### What to do
Sift the material for lines containing "object", and return them.

### Exercise data
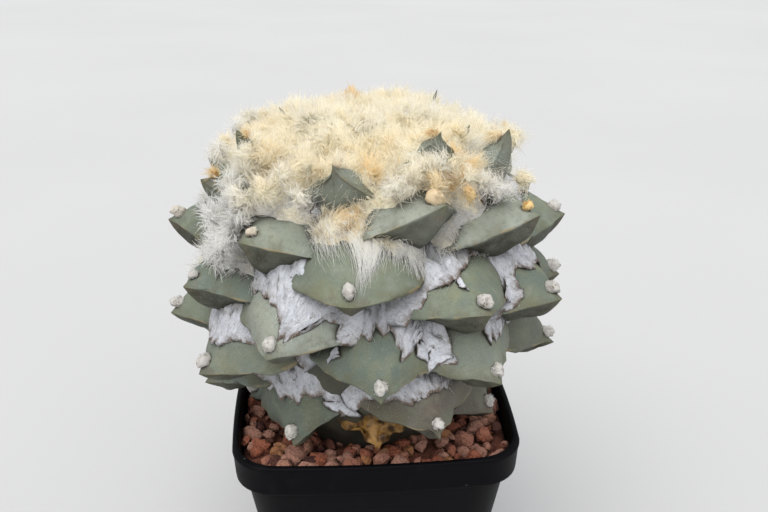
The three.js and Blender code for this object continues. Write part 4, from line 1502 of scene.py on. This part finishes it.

==

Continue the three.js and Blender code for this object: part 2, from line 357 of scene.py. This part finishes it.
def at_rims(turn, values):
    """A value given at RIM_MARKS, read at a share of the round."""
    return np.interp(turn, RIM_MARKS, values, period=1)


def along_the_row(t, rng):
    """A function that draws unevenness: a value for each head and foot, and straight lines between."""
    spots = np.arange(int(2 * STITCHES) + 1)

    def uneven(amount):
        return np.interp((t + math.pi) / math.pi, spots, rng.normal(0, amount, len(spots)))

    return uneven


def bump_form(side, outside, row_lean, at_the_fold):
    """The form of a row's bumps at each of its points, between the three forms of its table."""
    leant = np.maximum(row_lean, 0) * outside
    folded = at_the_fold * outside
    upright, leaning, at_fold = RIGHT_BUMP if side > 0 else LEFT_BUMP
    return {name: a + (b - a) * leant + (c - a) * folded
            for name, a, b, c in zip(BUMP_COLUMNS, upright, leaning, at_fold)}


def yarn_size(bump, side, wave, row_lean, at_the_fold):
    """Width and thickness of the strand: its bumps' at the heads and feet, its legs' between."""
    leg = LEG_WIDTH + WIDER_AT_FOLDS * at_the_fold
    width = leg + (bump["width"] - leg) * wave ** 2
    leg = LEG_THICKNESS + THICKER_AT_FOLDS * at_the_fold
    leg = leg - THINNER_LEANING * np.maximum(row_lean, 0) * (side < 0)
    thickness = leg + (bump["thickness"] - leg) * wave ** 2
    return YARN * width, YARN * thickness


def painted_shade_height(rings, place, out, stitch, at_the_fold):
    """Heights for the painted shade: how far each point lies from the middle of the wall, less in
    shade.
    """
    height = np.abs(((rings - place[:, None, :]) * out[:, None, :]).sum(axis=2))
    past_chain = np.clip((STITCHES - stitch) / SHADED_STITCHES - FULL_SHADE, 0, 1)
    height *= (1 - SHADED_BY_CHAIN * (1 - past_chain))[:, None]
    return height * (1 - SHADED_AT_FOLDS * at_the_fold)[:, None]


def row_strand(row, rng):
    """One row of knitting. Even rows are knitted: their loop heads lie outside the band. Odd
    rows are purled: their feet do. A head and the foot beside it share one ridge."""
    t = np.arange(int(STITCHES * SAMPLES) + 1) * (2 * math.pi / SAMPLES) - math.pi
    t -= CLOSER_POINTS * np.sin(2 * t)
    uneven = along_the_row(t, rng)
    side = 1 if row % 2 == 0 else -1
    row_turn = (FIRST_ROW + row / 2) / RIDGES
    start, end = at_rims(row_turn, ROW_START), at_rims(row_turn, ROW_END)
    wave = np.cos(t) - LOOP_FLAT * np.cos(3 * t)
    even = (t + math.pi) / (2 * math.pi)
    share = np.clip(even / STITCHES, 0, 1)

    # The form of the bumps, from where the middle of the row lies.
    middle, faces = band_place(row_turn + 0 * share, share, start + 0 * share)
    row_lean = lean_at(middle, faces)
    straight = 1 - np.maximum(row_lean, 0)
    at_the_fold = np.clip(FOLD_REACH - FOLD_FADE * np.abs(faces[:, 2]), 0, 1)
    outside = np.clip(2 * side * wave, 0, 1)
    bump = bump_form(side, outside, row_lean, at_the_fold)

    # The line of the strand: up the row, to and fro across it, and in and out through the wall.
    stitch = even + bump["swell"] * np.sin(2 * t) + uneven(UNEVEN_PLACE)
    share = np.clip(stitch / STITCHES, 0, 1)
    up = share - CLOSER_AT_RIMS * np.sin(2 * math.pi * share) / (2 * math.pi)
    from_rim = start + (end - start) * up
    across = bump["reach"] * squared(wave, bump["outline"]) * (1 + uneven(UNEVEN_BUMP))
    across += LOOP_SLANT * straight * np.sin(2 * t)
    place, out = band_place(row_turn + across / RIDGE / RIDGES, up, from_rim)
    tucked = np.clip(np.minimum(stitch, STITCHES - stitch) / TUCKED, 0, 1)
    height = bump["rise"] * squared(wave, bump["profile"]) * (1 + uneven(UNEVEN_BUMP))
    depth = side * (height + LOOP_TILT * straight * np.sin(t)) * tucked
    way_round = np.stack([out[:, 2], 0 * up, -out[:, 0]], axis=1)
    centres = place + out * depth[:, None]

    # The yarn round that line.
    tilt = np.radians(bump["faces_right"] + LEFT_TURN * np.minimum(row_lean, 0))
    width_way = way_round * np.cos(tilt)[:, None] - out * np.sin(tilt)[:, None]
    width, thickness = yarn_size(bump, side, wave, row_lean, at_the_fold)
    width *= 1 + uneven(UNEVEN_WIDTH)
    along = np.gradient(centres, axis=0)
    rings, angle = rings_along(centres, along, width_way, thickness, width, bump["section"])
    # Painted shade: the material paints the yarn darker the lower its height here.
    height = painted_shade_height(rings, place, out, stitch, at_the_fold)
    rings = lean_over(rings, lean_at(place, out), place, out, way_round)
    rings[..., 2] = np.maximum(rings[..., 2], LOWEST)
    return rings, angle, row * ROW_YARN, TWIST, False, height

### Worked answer
The three.js and Blender code for this object continues. Write part 4, from line 1502 of scene.py on. This part finishes it.
Continue the three.js and Blender code for this object: part 2, from line 357 of scene.py. This part finishes it.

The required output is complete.